IRC 501 (c) (3) Tax Exemption Provisions


Section 1:  Limitations on Activities.  No substantial part of the activities of this corporation shall be the carrying on of propaganda, or otherwise attempting to influence legislation (except as otherwise provided by Section 501 [h] of the Internal Revenue Code), and this corporation shall not participate in, or intervene in (including the publishing or distribution of statements) any political campaign on behalf of, or in opposition to, any candidate for public office.


                    Notwithstanding any other provisions of these Bylaws, this corporation shall not carry on any activities not permitted to be carried on (a) by a corporation exempt from federal income tax under Section 501 (c) (3) of the Internal Revenue Code, or (b) by a corporation, contributions to which are deductible under Section 170 (c) (2) of the Internal Revenue Code.

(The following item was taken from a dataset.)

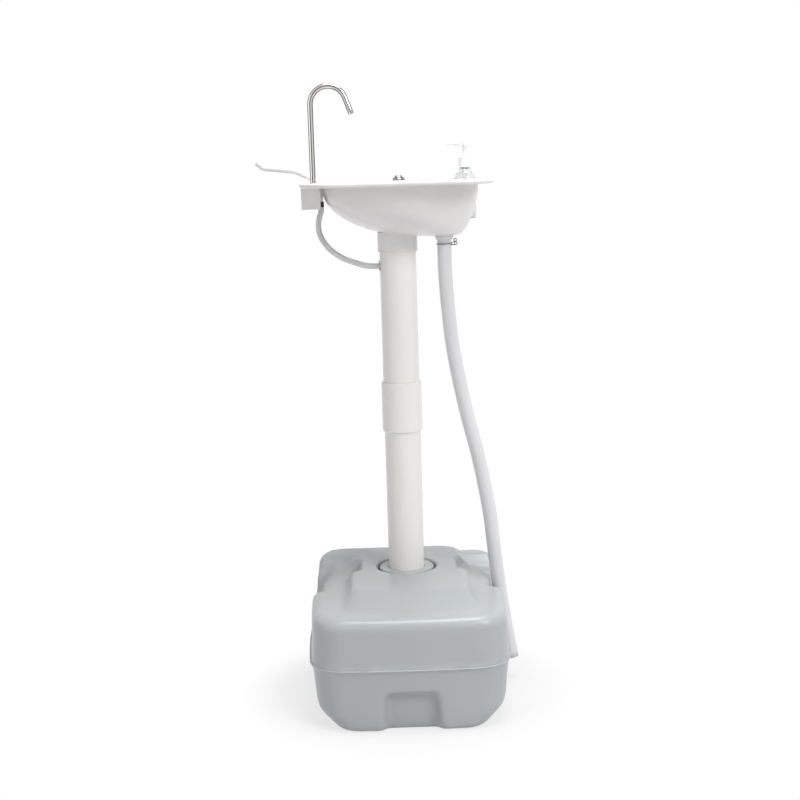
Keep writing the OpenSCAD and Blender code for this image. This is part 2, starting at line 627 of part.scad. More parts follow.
module drain_tail() {
    b = hose_bore / 2 - 0.5;
    color([0.93, 0.93, 0.92]) translate([drain_x, 0, drain_foot]) rotate_extrude()
        polygon([[b - 2, -20], [b - 0.6, -20], [b, -17], [b - 0.6, -14], [b, -11], [b - 0.6, -8], [b, -5],
            [b, 0], [thread_r - 0.2, 0], [thread_r - 0.2, 2.4], [thread_r - 2, 2.4], [thread_r - 2, 9], [b - 2, 7.5]]);
}
// Spring wire clamp: a turn round the hose, and two ends with eyes to squeeze
clamp_z = drain_foot - 6;
clamp_start = -24;
clamp_turn = 408;
clamp_eye = 2.3;
module hose_clamp() {
    r = hose_d / 2 + 0.2 + clamp_wire / 2;
    n = clamp_turn / 17;
    rise = (clamp_wire + 0.8) * clamp_turn / 360;
    ring_of = [for (i = [0:n]) let (a = clamp_start + 17 * i) [r * cos(a), r * sin(a), rise * i / n]];
    function tail(e) = let (a = e < 0 ? clamp_start : clamp_start + clamp_turn, p = e < 0 ? ring_of[0] : ring_of[n],
        q = p + 2.6 * [cos(a), sin(a), 0] + e * 2.4 * [-sin(a), cos(a), 0], t = q + [6, e * 1.2, 1.2 + e * 0.8])
        concat([q, t], [for (k = [1:8]) t + [clamp_eye * sin(40 * k), e * k * 0.28, clamp_eye * (1 - cos(40 * k))]]);
    first = tail(-1);
    wire = concat([for (i = [len(first) - 1:-1:0]) first[i]], ring_of, tail(1));
    color([0.35, 0.35, 0.36]) translate([drain_x, 0, clamp_z]) hose(wire, clamp_wire / 2, 8, [0, 1, 0]);
}
drain_points = [[80.5, 0, 782.2], [80.5, 0, 762], [80.6, -1, 738], [82, -2, 704], [85, -3, 662], [89.5, -4, 613],
    [96, -6, 568], [104.5, -8, 522], [113.5, -10, 478], [123.5, -12, 438], [133, -14, 396], [141.5, -16, 350],
    [149, -18, 304], [154, -20, 256], [158.5, -20, 212], [163, -20, 175], [168, -20, 137], [174, -20, 99],
    [184, -20, 39]];
module drain_hose() {
    color([0.9, 0.91, 0.92]) hollow_hose(drain_points, hose_d / 2, hose_bore / 2, 12, [0, 1, 0]);
}

// Foot pump in the tank behind the pole: barrel, ring, bellows, return spring, button and piston
barrel_foot = pump_z - 58;
outlet_z = barrel_foot + 12;
module pump_body() {
    color([0.3, 0.31, 0.32]) translate([pump_x, pump_y, 0]) difference() {
        union() {
            translate([0, 0, pump_z]) cylinder(r = pump_well - 2.5, h = 4);
            translate([0, 0, barrel_foot]) cylinder(r = barrel_r, h = pump_z - barrel_foot + 1);
            rotate(270) translate([barrel_r - 2, 0, outlet_z]) rotate([0, 90, 0]) cylinder(d = supply_bore - 0.4, h = 20);
            rotate(270) translate([barrel_r - 2, 0, outlet_z]) rotate([0, 90, 0]) cylinder(r = 5, h = 7);
            translate([0, 0, barrel_foot - 16]) cylinder(d = supply_bore + 3, h = 17);
        }
        translate([0, 0, barrel_foot + 3]) cylinder(r = barrel_r - 3, h = pump_z - barrel_foot - 3.5);
        translate([0, 0, pump_z - 10]) cylinder(r = rod_r + rod_fit, h = 30);
        rotate(270) translate([barrel_r - 6, 0, outlet_z]) rotate([0, 90, 0]) cylinder(r = 2, h = 30);
        translate([0, 0, barrel_foot - 20]) cylinder(r = 3, h = 40);
        for (a = [0:60:359]) rotate(a) translate([(pump_well + barrel_r) / 2 - 1, 0, pump_z + 2.5])
            cylinder(r = 2.6, h = 5, $fn = 24);
    }
}
bellows_foot = pump_z + 4;
button_under = crown_z - 6;
module pump_ring() {
    color([0.5, 0.53, 0.55]) translate([pump_x, pump_y, pump_z + 4]) difference() {
        cylinder(r = pump_well - 0.3, h = 2);
        translate([0, 0, -1]) cylinder(r = barrel_r + 3, h = 4);
    }
}
module pump_bellows() {
    h = button_under - bellows_foot;
    r = barrel_r + 2;
    n = 3;
    color([0.1, 0.1, 0.11]) translate([pump_x, pump_y, bellows_foot]) rotate_extrude()
        polygon(concat([for (i = [0:2 * n]) [i % 2 == 0 ? r : r - 5, h * i / (2 * n)]],
            [for (i = [2 * n:-1:0]) [i % 2 == 0 ? r - 1.6 : r - 6.6, h * i / (2 * n)]]));
}
// A coil spring: one unbroken wire
module coil(r, wire, h, turns) {
    n = turns * 16;
    path_z = h - wire;
    skin([for (i = [0:n]) let (a = 360 * i / 16, z = wire / 2 + path_z * i / n,
        u = [cos(a), sin(a), 0], v = unit([-sin(a) * path_z / (turns * 6.283 * r), cos(a) * path_z / (turns * 6.283 * r), 1] * -1))
        [for (k = [0:5]) r * u + [0, 0, z] + wire / 2 * (cos(60 * k) * u - sin(60 * k) * v)]]);
}
module pump_spring() {
    color([0.6, 0.6, 0.6]) translate([pump_x, pump_y, bellows_foot + 0.1])
        coil(rod_r + 6, 2, button_under - bellows_foot - 0.2, 4);
}
module pump_button() {
    r = button_d / 2;
    color([0.6, 0.64, 0.66]) translate([pump_x, pump_y, 0]) difference() {
        translate([0, 0, crown_z - 12]) rotate_extrude()
            polygon([[0, 0], [r - 0.6, 0], [r, 0.8], [r, 5], [r - 1, 7.5], [r - 4, 9.4], [r - 10, 10.8],
                [r - 20, 11.7], [0, 12]]);
        translate([0, 0, crown_z - 13]) cylinder(r = r - 2.5, h = 7);
    }
}
module pump_rod() {
    rod_foot = barrel_foot + 22;
    color([0.7, 0.7, 0.71]) translate([pump_x, pump_y, 0]) {
        translate([0, 0, rod_foot]) cylinder(r = rod_r, h = button_under - rod_foot);
        translate([0, 0, rod_foot]) difference() {
            cylinder(r = barrel_r - 4.2, h = 8);
            translate([0, 0, 2.5]) tube(2 * barrel_r, 2 * (barrel_r - 6), 3);
        }
    }
}
module pump_seal() {
    color([0.08, 0.08, 0.08]) translate([pump_x, pump_y, barrel_foot + 24.6])
        tube(2 * (barrel_r - 3.05), 2 * (barrel_r - 5.9), 2.8);
}
module pump_valve() {
    color([0.1, 0.1, 0.1]) translate([pump_x, pump_y, barrel_foot + 3]) difference() {
        cylinder(r = 8, h = 2);
        for (a = [0:90:359]) rotate(a) translate([5, 0, -1]) cylinder(r = 1.2, h = 4, $fn = 16);
    }
}
module pump_strainer() {
    z0 = tank_wall + 9;
    color([0.85, 0.85, 0.85]) translate([pump_x, pump_y, 0]) difference() {
        union() {
            translate([0, 0, z0]) cylinder(d = supply_bore + 9, h = 14);
            translate([0, 0, z0 + 13]) cylinder(d = supply_bore + 6.4, h = barrel_foot - 16 - z0 - 2);
        }
        translate([0, 0, barrel_foot - 16.1]) cylinder(d = supply_bore + 3.4, h = 30);
        translate([0, 0, z0 - 1]) cylinder(d = supply_bore, h = barrel_foot);
        for (a = [0:30:179]) rotate(a) translate([-10, -0.8, z0 + 2.5]) cube([20, 1.6, 8]);
    }
}

// Soap bottle that hangs by its shoulder in the deck
bottle_foot = deck_z - bottle_drop;
module soap_bottle() {
    r = bottle_r;
    n = closure_d / 2 - 3.2;
    h = bottle_drop;
    color([0.85, 0.88, 0.9, 0.6]) translate([soap_x, soap_y, bottle_foot]) rotate_extrude()
        polygon([[0, 0], [r - 2, 0], [r, 2], [r, h - 2.5], [r, h + 0.1], [r + 1, h + 0.1], [r + 1, h + 1.3],
            [r - 0.4, h + 2], [r - 1.4, h + 6], [r - 3.6, h + 11], [r - 6.6, h + 15.6],
            [n + 1, h + shoulder_rise - 1.4], [n, h + shoulder_rise], [n, h + shoulder_rise + 14],
            [n - 1.4, h + shoulder_rise + 14], [n - 1.4, h + shoulder_rise - 1.4], [r - 8, h + 14.4],
            [r - 5, h + 10], [r - 2.9, h + 5], [r - 1.5, h], [r - 1.5, 2.6], [r - 2.6, 1.5], [0, 1.5]]);
}
stem_r = 3.4;
module soap_closure() {
    r = closure_d / 2;
    n = r - 3.2;
    color([0.95, 0.95, 0.95]) translate([soap_x, soap_y, closure_z + 0.3]) difference() {
        union() {
            cylinder(r = r, h = closure_h - 2);
            translate([0, 0, closure_h - 2]) cylinder(r1 = r, r2 = r - 1.6, h = 2);
            translate([0, 0, -22]) cylinder(r = n - 2, h = 30);
        }
        difference() {
            translate([0, 0, -30]) cylinder(r = n + 0.15, h = 44.2);
            translate([0, 0, -22]) cylinder(r = n - 2, h = 50);
        }
        translate([0, 0, -20]) cylinder(r = stem_r + 1.2, h = closure_h + 17.5);
        translate([0, 0, -20]) cylinder(r = stem_r + 0.08, h = 60);
        translate([0, 0, -30]) cylinder(r = 1.4, h = 30);
        for (a = [0:12:359]) rotate(a) translate([r + 0.7, 0, 1.5]) cylinder(r = 1.1, h = closure_h - 6, $fn = 16);
    }
}
module soap_tube() {
    top = closure_z + 0.3 - 22;
    color([0.9, 0.9, 0.92]) translate([soap_x, soap_y, bottle_foot + 5]) tube(4.6, 2.8, top - bottle_foot - 5);
}
stem_foot = closure_z + 14.2;
module soap_spring() {
    color([0.65, 0.65, 0.65]) translate([soap_x, soap_y, closure_z - 19.6])
        coil(2.9, 0.9, stem_foot - closure_z + 19.5, 6);
}
module soap_head() {
    h = 9.5;
    color([0.96, 0.96, 0.96]) translate([soap_x, soap_y, 0]) difference() {
        union() {
            translate([0, 0, stem_foot]) cylinder(r = stem_r, h = head_z - stem_foot + 1);
            translate([0, 0, stem_foot]) cylinder(r = stem_r + 1, h = 3);
            translate([0, 0, head_z]) rotate_extrude()
                polygon([[0, 0], [5.2, 0], [6.4, 1.4], [6.4, h - 2], [5, h], [0, h]]);
            translate([0, 0, head_z + 5]) rotate([0, -90, 0]) {
                cylinder(r = 3.1, h = soap_reach - 3);
                translate([0, 0, soap_reach - 3]) cylinder(r1 = 3.1, r2 = 2.4, h = 3);
            }
        }
        translate([0, 0, stem_foot - 1]) cylinder(r = 1.5, h = head_z - stem_foot + 7);
        translate([0, 0, head_z + 5]) rotate([0, -90, 0]) cylinder(r = 1.4, h = soap_reach + 2);
    }
}

// Towel arm: a bent tube that turns in a bush in the deck
module towel_bush() {
    color([0.93, 0.93, 0.92]) translate([-arm_x, arm_y, deck_under - 9]) rotate_extrude()
        polygon([[arm_r + 0.08, 0], [arm_hole - 0.1, 0], [arm_hole - 0.1, 9 + deck_t],
            [arm_hole + 1.1, 9 + deck_t], [arm_hole + 1.1, 9.8 + deck_t], [arm_hole + 0.6, 10.3 + deck_t],
            [arm_r + 0.08, 10.3 + deck_t]]);
}
module towel_nut() {
    color([0.93, 0.93, 0.92]) translate([-arm_x, arm_y, deck_under - 5]) difference() {
        cylinder(r = arm_hole + 3, h = 5, $fn = 6);
        translate([0, 0, -1]) cylinder(r = arm_hole - 0.1, h = 7);
    }
}
module towel_arm() {
    foot = deck_under - 9;
    up = deck_z + 1.6 - foot;
    steps = [[up, 8, 66, 180], [30, 20, 17.5, 0], [arm_l - 18, 14, 36, 180], [10, 1, 0, 0]];
    color([0.95, 0.95, 0.95]) translate([-arm_x, arm_y, foot]) path(steps, arm_r, arm_bore / 2);
}

// Chrome cap over the spare tap hole
module tap_cap() {
    r = tap_cap_d / 2;
    color([0.8, 0.8, 0.82]) translate([tap_cap_x, tap_cap_y, deck_z + 1]) {
        rotate_extrude() polygon([[0, 0], [r, 0], [r, 1.2], [r - 1.2, 3], [r - 4, 4.6], [r - 5.4, 6.4],
            [r - 6.2, tap_cap_h - 1.6], [r - 7.6, tap_cap_h - 1], [0, tap_cap_h - 1]]);
        translate([0, 0, -deck_t - 13]) cylinder(r = 5, h = deck_t + 14);
    }
}
module tap_cap_washer() {
    color([0.15, 0.15, 0.15]) translate([tap_cap_x, tap_cap_y, deck_z]) tube(tap_cap_d - 2, 12, 1);
}
module tap_cap_nut() {
    color([0.8, 0.8, 0.8]) translate([tap_cap_x, tap_cap_y, deck_under - 5]) difference() {
        cylinder(r = 10, h = 5, $fn = 6);
        translate([0, 0, -1]) cylinder(r = 5.1, h = 7);
    }
}

tank();
cap_gasket();
tank_cap();
lower_tube();
sleeve();
upper_tube();
hose_grommet();
basin();
spout_bush();
spout();
spout_nut();
supply_elbow();
supply_hose();
riser_hose();
drain_flange();
drain_gasket();
drain_nut();
drain_tail();
hose_clamp();
drain_hose();
pump_body();
pump_ring();
pump_bellows();
pump_spring();
pump_button();
pump_rod();
pump_seal();
pump_valve();
pump_strainer();
soap_bottle();
soap_closure();
soap_tube();
soap_spring();
soap_head();
towel_bush();
towel_arm();
towel_nut();
tap_cap();
tap_cap_washer();
tap_cap_nut();
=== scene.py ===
# %% [markdown]
# # A portable wash basin
#
# The basin stands on a two-piece plastic pole, which is screwed into a
# moulded water tank. A foot pump behind the pole sends water up a hose inside
# the pole to a steel spout, and a drain hose hangs from the bowl.
#
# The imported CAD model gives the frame. Each cell below gives one real piece
# or one real finish the look that it has on the object.

# %% Load the frame
import json
import math

import bmesh
import bpy
from mathutils import Matrix, Vector
from mathutils.bvhtree import BVHTree


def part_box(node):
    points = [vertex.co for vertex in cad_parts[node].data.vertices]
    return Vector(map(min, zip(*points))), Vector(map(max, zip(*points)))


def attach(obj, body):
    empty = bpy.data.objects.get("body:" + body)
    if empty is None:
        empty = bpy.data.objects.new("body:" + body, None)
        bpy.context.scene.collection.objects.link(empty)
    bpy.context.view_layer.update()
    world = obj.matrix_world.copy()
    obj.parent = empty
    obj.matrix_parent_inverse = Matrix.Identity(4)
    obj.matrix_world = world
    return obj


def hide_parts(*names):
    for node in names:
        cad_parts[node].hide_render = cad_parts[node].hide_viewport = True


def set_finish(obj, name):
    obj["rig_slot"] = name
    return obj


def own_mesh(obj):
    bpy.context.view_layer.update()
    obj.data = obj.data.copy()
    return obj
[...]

Section 2:  Prohibition Against Private Financial Gain.  No part of the net earnings of this corporation shall be used for the financial benefit of, or be distributable to, its members, directors, officers, or other private persons, except that the corporation shall be authorized and empowered to pay reasonable compensation for services rendered and to make payments and distributions in furtherance of the purposes of this corporation.

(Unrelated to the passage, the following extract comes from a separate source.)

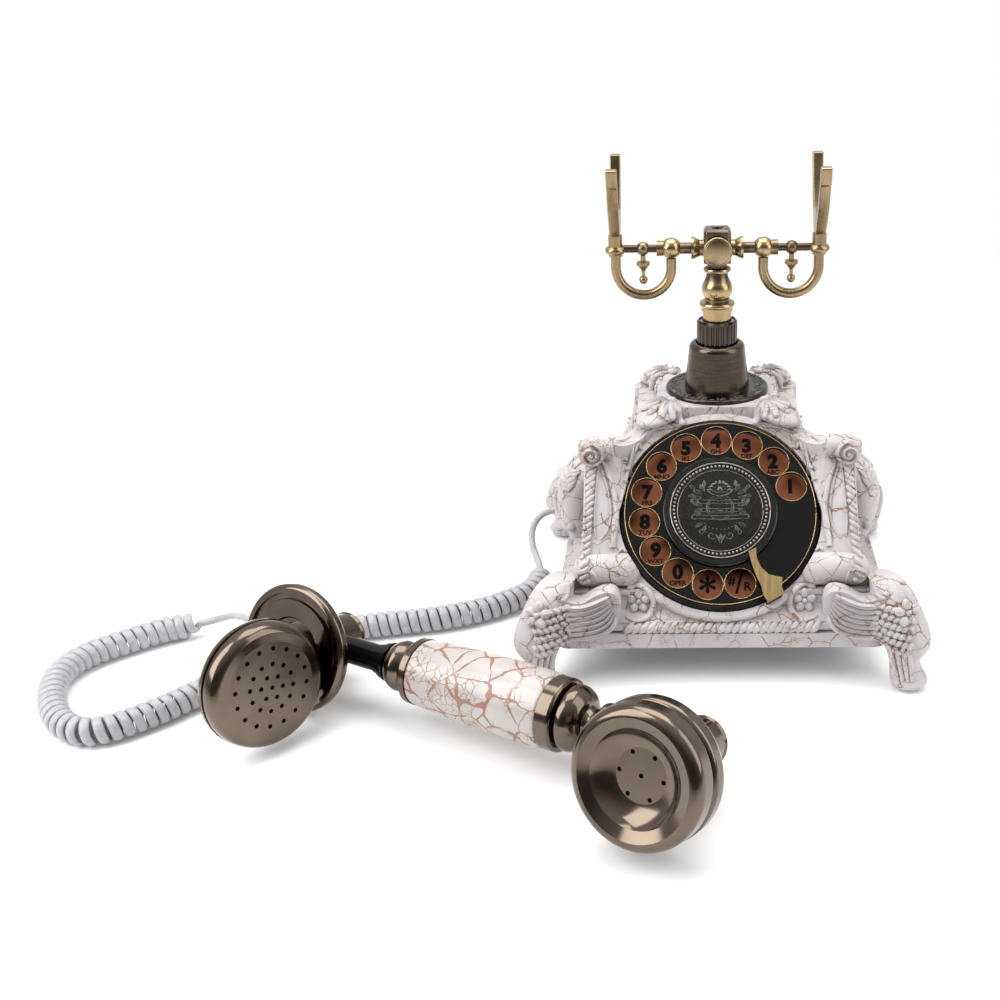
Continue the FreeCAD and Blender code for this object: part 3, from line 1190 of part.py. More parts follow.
solid("speaker", cylinder(16.0, ear_low + 4.2, dish - 2.4), head(q.ear_out))

# Ferrule where the cord enters the left barrel
root = -q.head_out - q.barrel_radius
turned("cord_ferrule", [
    (q.strand_radius + 0.1, root - 6.5), (3.6, root - 6.5), (4.6, root - 5.6), (4.6, root + 0.9),
    (q.strand_radius + 0.1, root + 0.9)], handle(0))

# How the handset lies: heading, dip and roll, then lowered until it rests on the table
doc.recompute()
u = V(0.8796, -0.4757, 0.0070).normalize()
n = V(-0.4574, -0.8417, 0.2871)
LIE = frame((-102.6, -144.6, 24.3), n, u)
pieces = NODES[made:]
for label, o in pieces:
    if o.Shape.isNull():
        raise RuntimeError("%s is empty" % label)
lowest = min(o.Shape.transformed(LIE.multiply(STAND.inverse()).toMatrix()).optimalBoundingBox().ZMin
             for label, o in pieces)
LIE.Base = LIE.Base - V(0, 0, lowest)
print("handset raised by", round(-lowest, 3))
for label, obj in pieces:
    obj.Placement = STAND.multiply(LIE).multiply(STAND.inverse()).multiply(obj.Placement)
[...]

Section 3:  Distribution of Assets.  Upon the dissolution of this corporation, its assets remaining after payment, or provision for payment, of all debts and liabilities of this corporation shall be distributed to the Yakima Valley Museum.  Such distribution shall be made in accordance with all applicable provisions of the laws of Washington State.





These bylaws may be amended, repealed or added to by a majority of the members present at any Membership Meeting, provided notice of such meeting and a description of proposed changes is given to full membership at least 15 days prior to the meeting date.



Construction and Terms


If there is any conflict between the provisions of these Bylaws and the Articles of Incorporation of this corporation, the provisions of the Articles of Incorporation shall govern.


Should any of the provisions or portions of these Bylaws be held unenforceable or invalid for any reason, the remaining provisions and portions of these Bylaws shall be unaffected by such holdings.